▶ _Your objective_:
What is to be transcribed is the run of lines opening with the one that has "for section in" and closing with the one that has "bpy.context.view_layer.update()", and only that run, exactly.

▶ _Given data_:
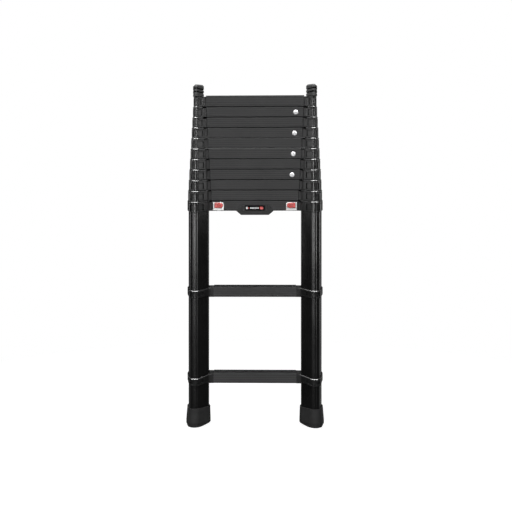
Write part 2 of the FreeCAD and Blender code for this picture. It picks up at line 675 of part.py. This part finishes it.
def main():
    os.makedirs("parts", exist_ok=True)
    save("base_stile_tubes", pair(stile_tube(0)))
    save("rubber_feet", pair(foot()))
    for number in (1, 2):
        bottom = LOWEST_STEP_Z + STEP_SPACING * (number - 1)
        save(f"fixed_step_{number}", step(FIXED_STEP_HALF, bottom))
        save(f"fixed_step_rings_{number}", pair(fixed_step_ring(bottom)))
    save("latch_step", latch_step())
    save("latch_collars", pair(stack_collar(0)))
    save("release_bezels", pair(release_bezel()))
    save("release_button_right", release_thumb())
    save("release_button_left", mirrored(release_thumb()))
    latch_pin = lock_pin(0, LATCH_PIN_LENGTH)
    save("latch_pin_right", latch_pin)
    save("latch_pin_left", mirrored(latch_pin))
    save("name_plate_holder", name_plate_holder())
    save("name_plate", name_plate())
    for section in range(1, SLIDING_SECTIONS + 1):
        save(f"stile_tubes_{section}", pair(stile_tube(section)))
        save(f"collars_{section}", pair(stack_collar(section)))
        save(f"step_{section}", riveted_step(section))
        if section < SLIDING_SECTIONS:
            save(f"lock_pins_{section}", pair(lock_pin(section)))
        if section in RIVET_SECTIONS:
            save(f"rivet_{section}", rivet(section))
    save("end_caps", pair(end_cap()))


main()
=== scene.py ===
"""Looks of the telescoping ladder: materials, name plate marks, studio and camera round the CAD frame."""
import json
import math

import bmesh
import bpy
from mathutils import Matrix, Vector


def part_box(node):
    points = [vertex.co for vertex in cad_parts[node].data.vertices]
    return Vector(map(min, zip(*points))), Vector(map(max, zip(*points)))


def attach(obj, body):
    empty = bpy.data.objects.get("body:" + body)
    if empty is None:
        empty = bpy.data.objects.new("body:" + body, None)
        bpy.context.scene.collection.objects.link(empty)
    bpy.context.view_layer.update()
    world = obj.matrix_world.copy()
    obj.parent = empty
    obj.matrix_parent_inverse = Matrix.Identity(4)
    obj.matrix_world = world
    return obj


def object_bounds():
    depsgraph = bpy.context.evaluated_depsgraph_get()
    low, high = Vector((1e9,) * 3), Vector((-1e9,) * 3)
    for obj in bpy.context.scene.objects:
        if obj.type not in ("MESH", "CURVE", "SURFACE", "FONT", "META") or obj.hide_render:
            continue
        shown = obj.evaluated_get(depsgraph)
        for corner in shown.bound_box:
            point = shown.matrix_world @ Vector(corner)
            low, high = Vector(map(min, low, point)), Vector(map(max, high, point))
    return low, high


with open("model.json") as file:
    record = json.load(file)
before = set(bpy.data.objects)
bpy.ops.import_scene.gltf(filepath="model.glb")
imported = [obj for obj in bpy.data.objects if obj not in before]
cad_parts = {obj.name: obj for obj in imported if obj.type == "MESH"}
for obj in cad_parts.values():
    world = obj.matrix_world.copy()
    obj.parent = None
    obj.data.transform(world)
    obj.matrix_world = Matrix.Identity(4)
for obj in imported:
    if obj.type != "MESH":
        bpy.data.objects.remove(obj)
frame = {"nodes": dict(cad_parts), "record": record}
cad_low, cad_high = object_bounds()

MM = 0.001

# Camera: level with the upper fixed step, a little to the right of the middle
CAMERA_HEIGHT = 0.585
CAMERA_ASIDE = 0.0038
CAMERA_DISTANCE = 1.830
CAMERA_TURN = math.radians(0.9)
CAMERA_LENS = 37.0
SENSOR = 36.0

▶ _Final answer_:
    for section in range(1, SLIDING_SECTIONS + 1):
        save(f"stile_tubes_{section}", pair(stile_tube(section)))
        save(f"collars_{section}", pair(stack_collar(section)))
        save(f"step_{section}", riveted_step(section))
        if section < SLIDING_SECTIONS:
            save(f"lock_pins_{section}", pair(lock_pin(section)))
        if section in RIVET_SECTIONS:
            save(f"rivet_{section}", rivet(section))
    save("end_caps", pair(end_cap()))


main()
=== scene.py ===
"""Looks of the telescoping ladder: materials, name plate marks, studio and camera round the CAD frame."""
import json
import math

import bmesh
import bpy
from mathutils import Matrix, Vector


def part_box(node):
    points = [vertex.co for vertex in cad_parts[node].data.vertices]
    return Vector(map(min, zip(*points))), Vector(map(max, zip(*points)))


def attach(obj, body):
    empty = bpy.data.objects.get("body:" + body)
    if empty is None:
        empty = bpy.data.objects.new("body:" + body, None)
        bpy.context.scene.collection.objects.link(empty)
    bpy.context.view_layer.update()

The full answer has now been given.